Não temais as críticas injustas. Elas revoltarão os vossos amigos, forçando-os a refletir a simpatia que têm por vós e que manifestarão com mais segurança quando dela melhor discernirem os motivos.
Se vosso talento é novo, só contareis no primeiro momento com poucos partidários e tereis uma quantidade de inimigos. Não vos desencorajeis. Os primeiros triunfarão - pois eles sabem porque vos amam - os outros ignoram porque vós lhes sois odiosos. Os primeiros são apaixonados pela verdade para a qual recrutam, incessantemente, novos adeptos - os outros não testemunham qualquer zelo duradouro por sua opinião falsa. Os primeiros são tenazes, os outros vão aos sabor dos ventos. A vitória da verdade é certa.

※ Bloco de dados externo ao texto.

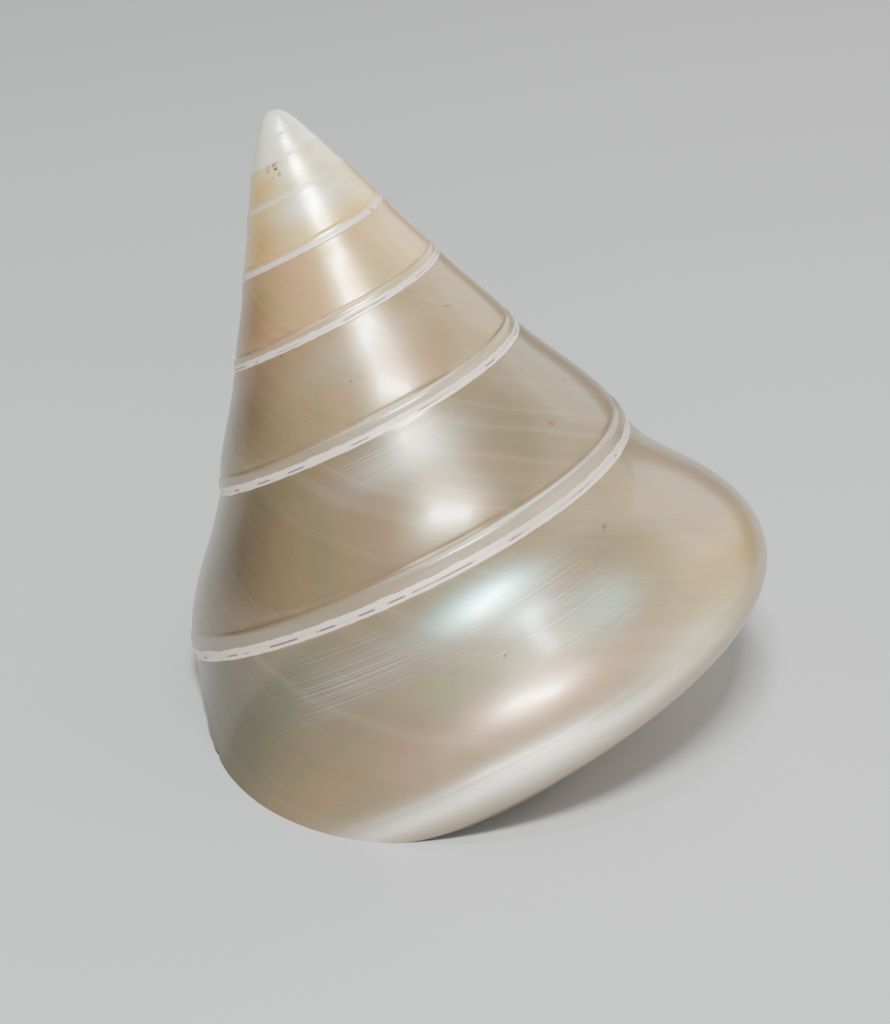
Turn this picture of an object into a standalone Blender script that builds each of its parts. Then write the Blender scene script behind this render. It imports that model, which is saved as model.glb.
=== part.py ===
# A top shell lying on the lip of its mouth.
# Metres, +Z up. The origin is on the table, under the middle of the shell.
#
# The shell is drawn first about its own axis: turns count the whorls, the
# radius is taken from the axis and the depth is measured down from the tip.
# It is then tipped over until the lip and the back of the base touch the table.

import math

import bmesh
import bpy
from mathutils import Matrix, Vector

MM = 0.001

# Spiral: the suture line between two whorls
growth = 0.3777            # natural logarithm of the growth in one turn
suture_radius_at_5 = 25.80 * MM
suture_depth_at_5 = 47.38 * MM
depth_per_radius = 1.638
depth_curve = -13.4        # per metre: the spire steepens towards the tip
tip_rounding = 2.81 * MM
tip_depth = 1.3 * MM       # the blunt tip stands this far below the spire's own point

# Whorls
first_turn = -2.0
last_turn = 5.25
sections_per_turn = 40
section_lean = 0.15        # turns that a growth line lags from one suture to the next
base_lean = 0.17           # and again under the base
whole_whorl_turn = 4.25    # after this turn no later whorl hides the lower edge
free_whorl_turn = 4.50
bulge_at_3 = 0.0079        # belly of a whorl's side, in whorl widths
bulge_per_turn = 0.0248
free_bulge = 0.0012
sag_at_3 = 0.0116          # flare towards the edge, in whorl widths
sag_per_turn = 0.0053
free_sag = 0.0395
sag_norm = 10.4            # makes the flare's greatest height 1

# Body whorl, at the size that it has on turn 4.73
size_turn = 4.73
edge_reach = 9.27 * MM     # from the suture out to the widest point
edge_drop = 14.84 * MM     # from the suture down to the widest point
base_reach = 24.9 * MM     # how far the rounded edge runs in under the base
base_drop = 6.58 * MM
edge_squareness = 3.1
columella_depth = 64.3 * MM
back_share = 0.55          # the base is shallower where the body whorl begins
back_end_turn = 4.56
full_base_turn = 4.78

# Mouth: the hollow follows the spiral inwards for most of a turn
hollow_end_turn = 4.50
hollow_end_share = 0.35    # how far the hollow narrows at its inner end
wall = 1.7 * MM            # at the size of turn 4.73
lip_wall = 1.0 * MM
callus = 1.1 * MM          # on the covered whorl's base
columella_radius = 8.6 * MM
columella_waist = 0.80
pillar_waist = 0.75        # of the columella's free end, round the mouth
suture_lift = 0.35         # how far the hollow's narrow top rises towards the suture
lip_turns = 0.30           # the wall thins to the lip over this last stretch
narrow_turns = 0.40        # the inner end narrows over this stretch

# Resting pose
tip_over = 22.88           # degrees between the shell's axis and the vertical
tip_heading = 153.23       # degrees from +X to where the apex leans
own_turn = -146.16         # degrees that the shell is turned about its axis
table_depth = 59.84 * MM   # from the tip to the table, before the shell is cut

# Relief across a whorl: place between the sutures, height in whorl widths
relief = (
    (0.00, -0.010),
    (0.06, 0.000),
    (0.25, 0.000),
    (0.45, 0.000),
    (0.65, 0.000),
    (0.82, 0.002),
    (0.86, -0.013),
    (0.90, 0.008),
    (0.96, 0.010),
    (1.00, -0.010),
)
corner_rows = 8
columella_rows = 3
wedge_rows = 2             # rows beside the suture that the narrow top of the hollow skips


def smooth_step(low, high, value):
    share = min(1.0, max(0.0, (value - low) / (high - low)))
    return share * share * (3.0 - 2.0 * share)


def mix(a, b, share):
    return a + (b - a) * share


def suture_radius(turn):
    return suture_radius_at_5 * math.exp(growth * (turn - 5.0))


def suture_depth(turn):
    spread = suture_radius(turn) - suture_radius_at_5
    depth = suture_depth_at_5 + depth_per_radius * spread + depth_curve * spread * spread
    return (depth + math.hypot(depth, tip_rounding)) / 2.0


def whorl_size(turn):
    return math.exp(growth * (turn - size_turn))


def freedom(turn):
    """0 where the next whorl covers the lower edge, 1 where the edge is free."""
    return smooth_step(whole_whorl_turn, free_whorl_turn, turn)


def whorl_edge(turn):
    """Radius and depth of the whorl's lower or widest edge."""
    size = whorl_size(turn)
    covered = (suture_radius(turn + 1.0), suture_depth(turn + 1.0))
    free = (suture_radius(turn) + edge_reach * size, suture_depth(turn) + edge_drop * size)
    share = freedom(turn)
    return mix(covered[0], free[0], share), mix(covered[1], free[1], share)


def whorl_side(turn, place, height):
    """A point on the side of a whorl, from its suture (0) to its edge (1)."""
    radius, depth = suture_radius(turn), suture_depth(turn)
    edge_radius, edge_depth = whorl_edge(turn)
    out, down = edge_radius - radius, edge_depth - depth
    share = freedom(turn)
    bulge = mix(bulge_at_3 + bulge_per_turn * (turn - 3.0), free_bulge, share)
    sag = mix(sag_at_3 + sag_per_turn * (turn - 3.0), free_sag, share)
    swell = bulge * 4.0 * place * (1.0 - place)
    swell += sag * sag_norm * place * (1.0 - place) * (2.0 * place - 1.0)
    swell += height * (1.0 - share * smooth_step(0.3, 0.9, place))
    return radius + out * place + down * swell, depth + down * place - out * swell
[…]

Não percais vosso tempo a estabelecer relações mundanas ou políticas. Vereis muitos dos vossos confrades chegarem às honrarias e à fortuna pela intriga - não são verdadeiros artistas. Alguns são, no entanto, muito inteligentes e se os empenhardes a lutar com esses pseudo-artistas em seu território, ireis consumir tanto tempo quanto eles, isto é, toda a vossa existência: não vos sobrará, portanto, mais um minuto para ser artista.
Amai apaixonadamente vossa missão. Mais bela não há; é muito mais elevada do que o vulgo possa crer.
O artista dá um grande exemplo. Ele adora o seu ofício - sua mais preciosa recompensa é o prazer de trabalhar bem. Atualmente, que tristeza! Os operários são persuadidos, para a sua infelicidade, a odiar seu trabalho e a sabotá-lo. O mundo só será feliz quando todos os homens tiverem almas de artistas, quer dizer, quando todos encontrarem prazer em sua tarefa.
A arte é, ainda, uma magnífica lição de sinceridade.
O verdadeiro artista expressa sempre o que pensa com o risco de sacudir todos os preconceitos estabelecidos.
Ele ensina, assim, a franqueza aos seus semelhantes.
Ora, imaginemos que maravilhosos progressos se realizariam repentinamente se a verdade absoluta reinasse entre os homens.
Ah! Com que presteza a sociedade se livraria dos erros e deformidades que tivesse confessado.
E com que rapidez nossa terra se tornaria um Paraíso!